══ DATASET CONTENT ══

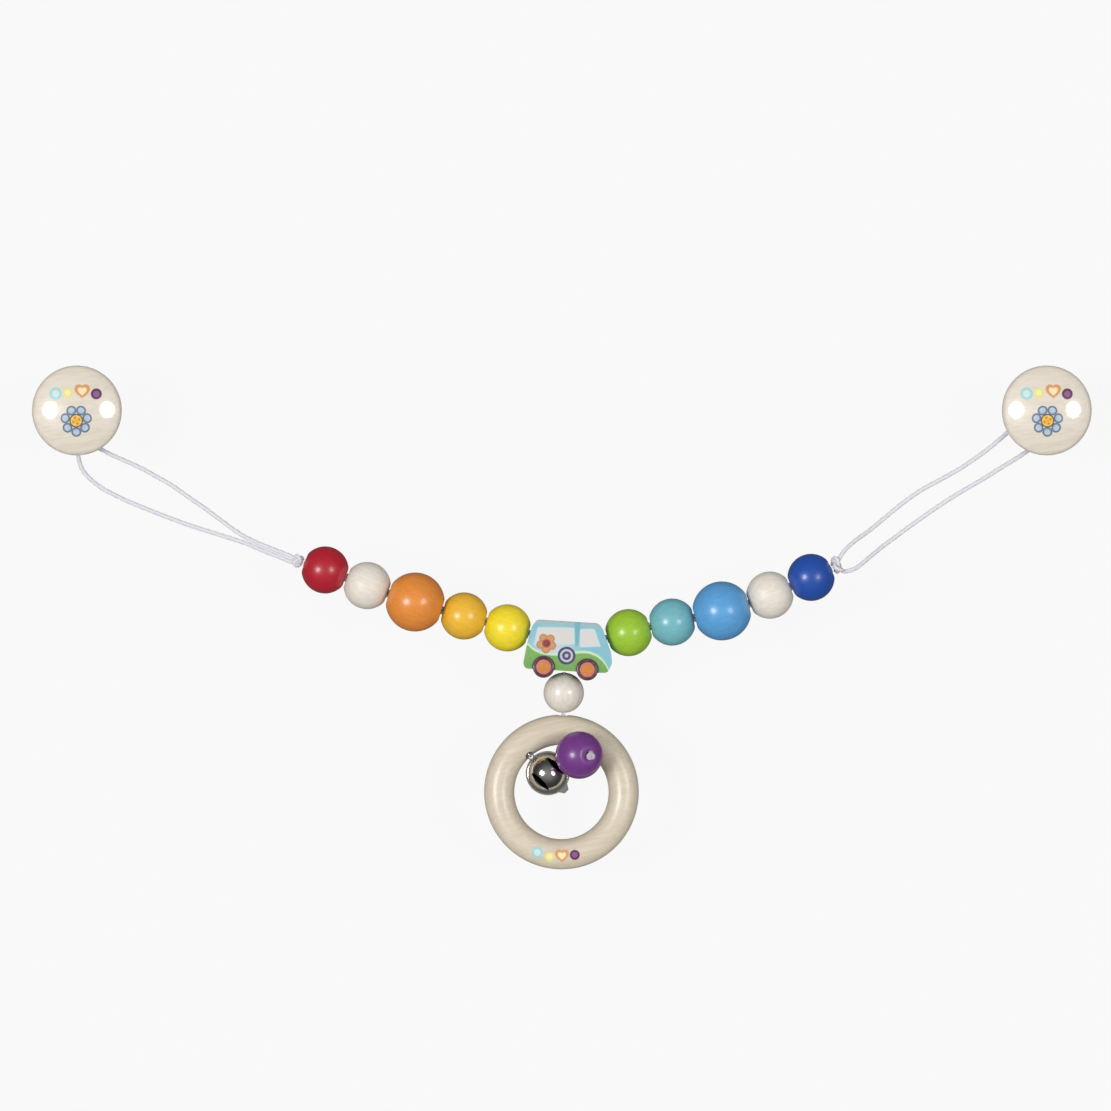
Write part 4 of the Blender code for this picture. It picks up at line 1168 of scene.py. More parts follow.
    @staticmethod
    def tube(name: str, routes: Sequence[Route], radius: float, sides: int = 14, relief: float = 0.05,
             closed: bool = False, lay: float = 3.2 * MM) -> Piece:
        """Run a round cord along one or more routes, with a UV map in lays and turns.

        Args:
            name: The piece's name.
            routes: Points close together along each strand.
            radius: The cord's radius.
            sides: Sides of its round.
            relief: How far the braid's yarns stand out, as a share of the radius.
            closed: Whether each route runs back into its start.
            lay: Length of one repeat of its braid.

        Returns:
            The piece.
        """
        points: list[Vector] = []
        faces: list[list[int]] = []
        wraps: list[list[Pair]] = []
        for route in routes:
            base = len(points)
            count = len(route)
            side = None
            travelled = 0.0
            marks = []
            for index, place in enumerate(route):
                before = route[index - 1] if index or closed else route[index]
                after = route[(index + 1) % count] if index + 1 < count or closed else route[index]
                along = (after - before).normalized()
                if side is None:
                    side = along.orthogonal().normalized()
                side = (side - along * side.dot(along)).normalized()
                other = along.cross(side)
                if index:
                    travelled += (place - route[index - 1]).length
                marks.append(travelled / lay)
                for step in range(sides):
                    angle = math.tau * step / sides
                    swell = 1.0 + relief * math.sin(math.tau * (marks[-1] + step / sides * 2))
                    points.append(place + (side * math.cos(angle) + other * math.sin(angle)) * radius * swell)
            marks.append(marks[-1] + (route[0] - route[-1]).length / lay)
            for index in range(count if closed else count - 1):
                low = base + index * sides
                high = base + (index + 1) % count * sides
                u0, u1 = marks[index], marks[index + 1]
                for step in range(sides):
                    after = (step + 1) % sides
                    faces.append([low + step, low + after, high + after, high + step])
                    v0, v1 = step / sides, (step + 1) / sides
                    wraps.append([(u0, v0), (u0, v1), (u1, v1), (u1, v0)])
            if not closed:
                for start, order in ((base, -1), (base + (count - 1) * sides, 1)):
                    faces.append([start + step for step in range(sides)][::order])
                    wraps.append([(0.0, 0.0)] * sides)
        data = bpy.data.meshes.new(name)
        data.from_pydata([tuple(point) for point in points], [], faces)
        flat = [pair for wrap in wraps for pair in wrap]
        for loop, pair in zip(data.uv_layers.new(name="UVMap").data, flat):
            loop.uv = pair
        piece = bpy.data.objects.new(name, data)
        bpy.context.collection.objects.link(piece)
        return Bench.smoothed(piece, 60.0)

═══

> _EXERCISE AIM_
From the first line above through the line that contains "lay: Length of", quote each line exactly. Output nothing more.

> _ANSWER TO THIS PROBLEM_
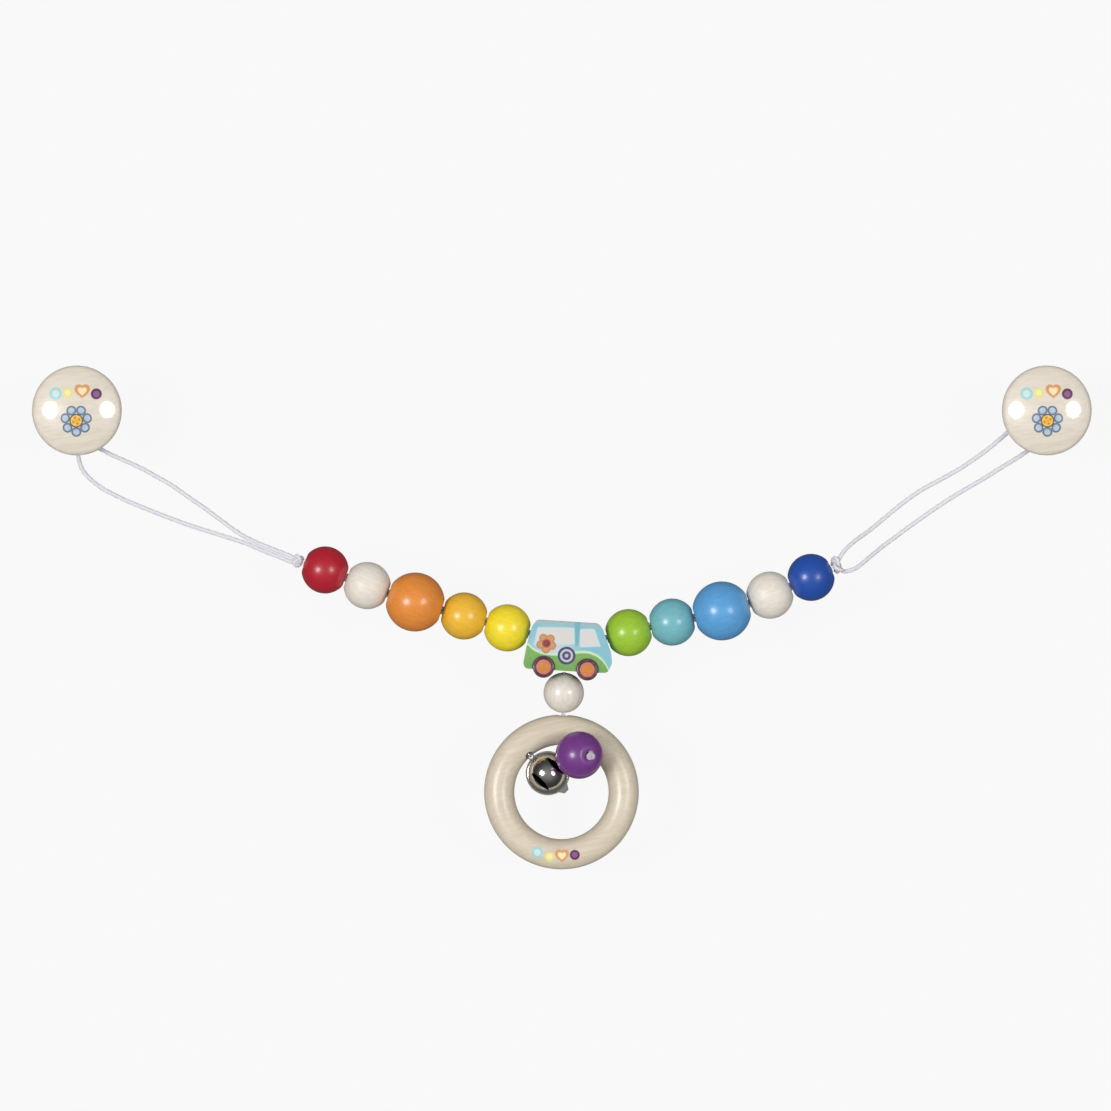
Write part 4 of the Blender code for this picture. It picks up at line 1168 of scene.py. More parts follow.
    @staticmethod
    def tube(name: str, routes: Sequence[Route], radius: float, sides: int = 14, relief: float = 0.05,
             closed: bool = False, lay: float = 3.2 * MM) -> Piece:
        """Run a round cord along one or more routes, with a UV map in lays and turns.

        Args:
            name: The piece's name.
            routes: Points close together along each strand.
            radius: The cord's radius.
            sides: Sides of its round.
            relief: How far the braid's yarns stand out, as a share of the radius.
            closed: Whether each route runs back into its start.
            lay: Length of one repeat of its braid.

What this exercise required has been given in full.